__PROMPT__
Copy the listing below line for line, starting at its first line and ending with the line that has "inwards, in millimetres." in it. Add nothing.

__STORED DATA__
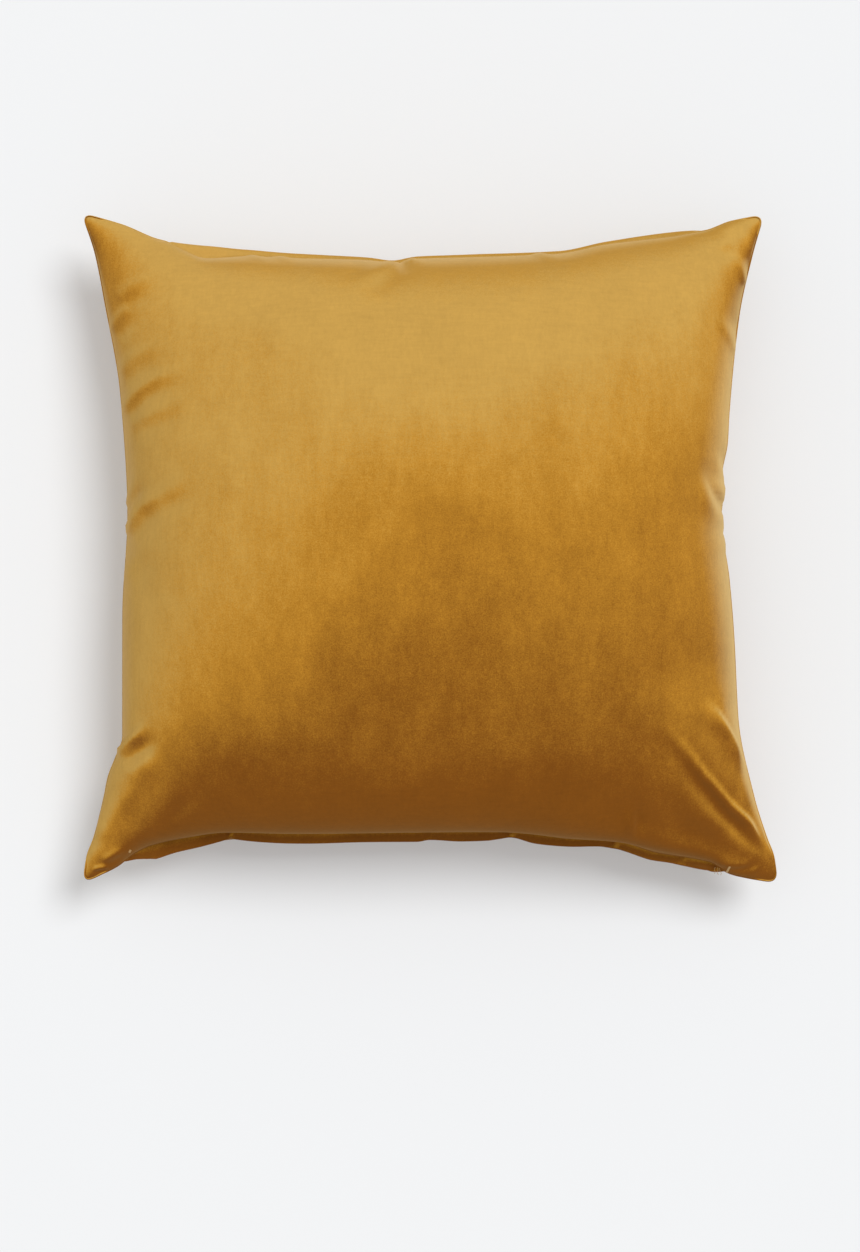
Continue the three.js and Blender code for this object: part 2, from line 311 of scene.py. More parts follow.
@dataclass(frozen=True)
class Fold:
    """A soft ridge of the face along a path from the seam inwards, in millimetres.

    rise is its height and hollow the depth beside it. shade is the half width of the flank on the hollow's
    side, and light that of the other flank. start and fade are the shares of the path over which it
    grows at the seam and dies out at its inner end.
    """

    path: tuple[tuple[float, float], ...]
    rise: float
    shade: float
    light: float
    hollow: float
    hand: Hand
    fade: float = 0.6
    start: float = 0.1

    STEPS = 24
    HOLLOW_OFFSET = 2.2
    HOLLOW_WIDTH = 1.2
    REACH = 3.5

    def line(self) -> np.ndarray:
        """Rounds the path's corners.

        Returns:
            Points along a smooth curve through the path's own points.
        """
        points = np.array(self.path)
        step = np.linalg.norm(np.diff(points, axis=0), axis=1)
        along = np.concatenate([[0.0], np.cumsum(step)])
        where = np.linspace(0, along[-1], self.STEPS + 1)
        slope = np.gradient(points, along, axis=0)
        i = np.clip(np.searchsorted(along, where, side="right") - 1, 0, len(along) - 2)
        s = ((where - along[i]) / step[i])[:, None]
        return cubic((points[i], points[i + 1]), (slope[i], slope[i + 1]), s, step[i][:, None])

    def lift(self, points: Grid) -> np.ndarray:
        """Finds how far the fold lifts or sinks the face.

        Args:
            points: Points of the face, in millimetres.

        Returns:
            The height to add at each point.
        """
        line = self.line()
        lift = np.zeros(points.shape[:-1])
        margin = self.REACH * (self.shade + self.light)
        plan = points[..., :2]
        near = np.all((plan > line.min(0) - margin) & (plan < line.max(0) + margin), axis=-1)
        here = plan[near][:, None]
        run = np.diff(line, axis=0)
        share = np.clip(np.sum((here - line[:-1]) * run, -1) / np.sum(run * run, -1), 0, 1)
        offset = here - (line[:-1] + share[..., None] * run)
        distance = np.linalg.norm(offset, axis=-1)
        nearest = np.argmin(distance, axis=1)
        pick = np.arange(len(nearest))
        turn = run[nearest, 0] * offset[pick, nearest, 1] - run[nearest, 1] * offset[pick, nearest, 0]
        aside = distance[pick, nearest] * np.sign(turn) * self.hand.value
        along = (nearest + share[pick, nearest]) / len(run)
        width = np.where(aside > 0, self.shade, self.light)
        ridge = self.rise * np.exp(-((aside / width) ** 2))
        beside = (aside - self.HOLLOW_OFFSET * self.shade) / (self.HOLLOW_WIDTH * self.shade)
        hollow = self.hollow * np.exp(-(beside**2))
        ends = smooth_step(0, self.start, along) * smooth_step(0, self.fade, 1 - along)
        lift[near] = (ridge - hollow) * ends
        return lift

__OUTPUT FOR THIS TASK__
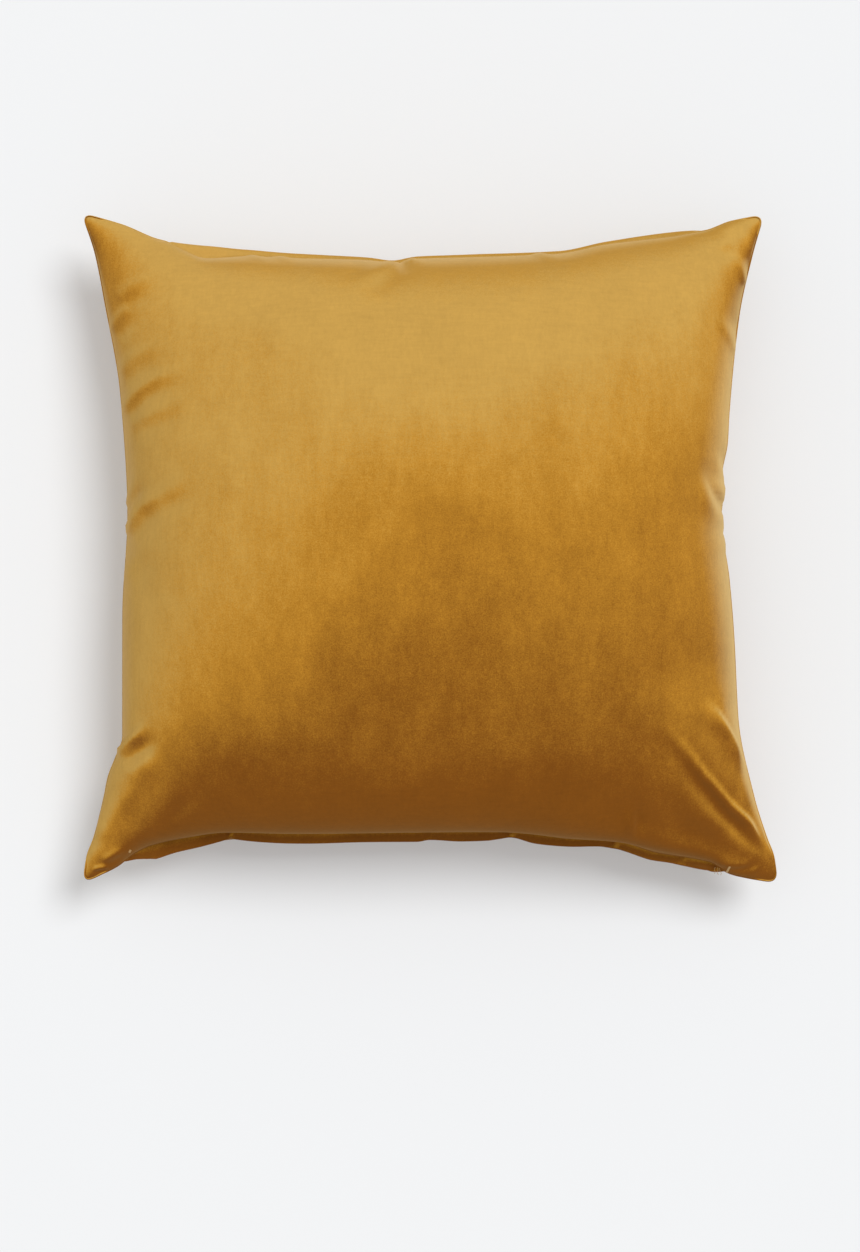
Continue the three.js and Blender code for this object: part 2, from line 311 of scene.py. More parts follow.
@dataclass(frozen=True)
class Fold:
    """A soft ridge of the face along a path from the seam inwards, in millimetres.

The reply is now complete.